A subsiding area is found using the Dutch surface motion map. The data points of a single building are fetched from the LiDAR point cloud to analyze the following types of deformation: a difference in the torsion and tilt angle of the facade between two epochs of data; the tilt angle of the facade for a single epoch of data; and local deformation patterns on the facade. The data is segmented before computing the angles and analyzing the local deformation patterns. During segmentation, points that do not correspond to the façade (like a sunshade or windows) are removed. After segmentation, the facade is modeled by fitting a plane using Principal Component Analysis (PCA). The plane parameters (A, B, C, D) are used to determine the torsion and tilt angles. If the torsion or tilt angles are large (above a degree), it is expected the facade has deformed. Local deformation patterns can be analyzed by using a raster containing the distance of the segmented points with an accuracy of 8 centimeters.
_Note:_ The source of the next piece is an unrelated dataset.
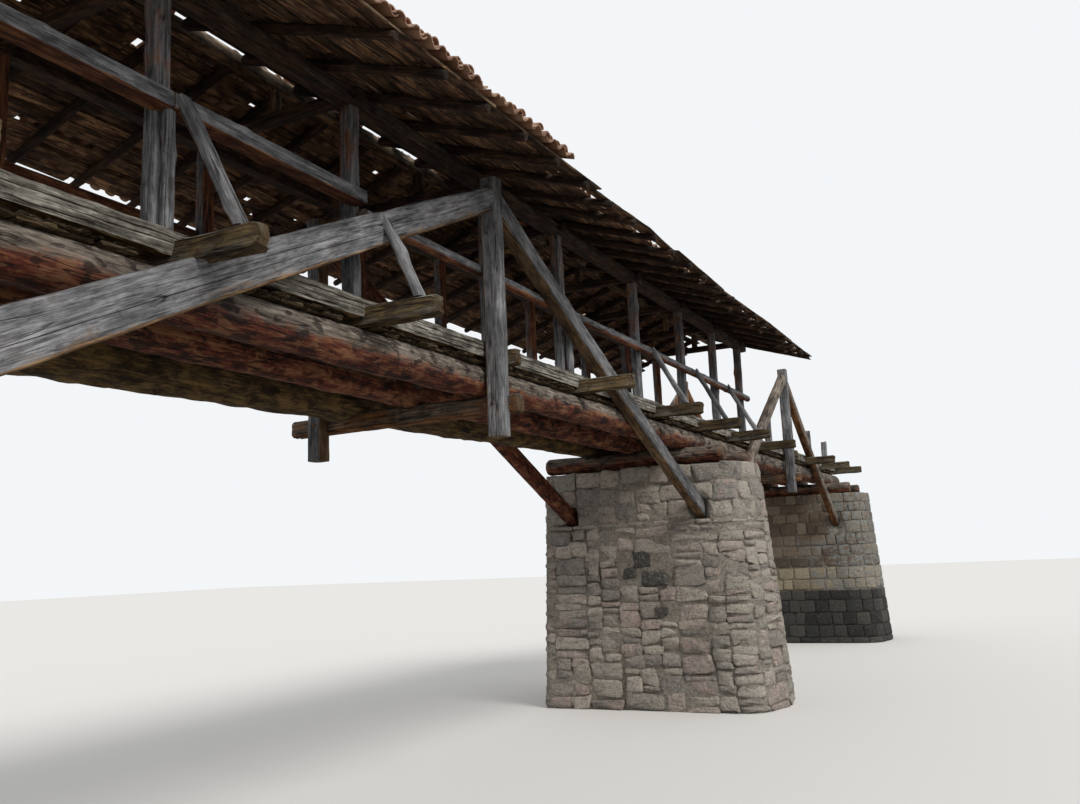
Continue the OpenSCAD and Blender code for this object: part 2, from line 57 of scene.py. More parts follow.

Besides the point clouds, Cyclomedia also captures 360° panoramic images (Cycloramas). These Cycloramas can be used to explain patterns that are visible in the rasters. For example, objects in front of the building like a bench or a sunshade.

This research uses Random Sample Consensus (RANSAC) to segment the data. From the results, it can be concluded RANSAC is not very predictable because random points are taken as input. So, points corresponding to the facade can be removed instead of points corresponding to windows or doors. Therefore, it is recommended to use another segmentation method for future research instead of RANSAC. Machine learning could be a good alternative to remove objects like windows and other unwanted points from the data.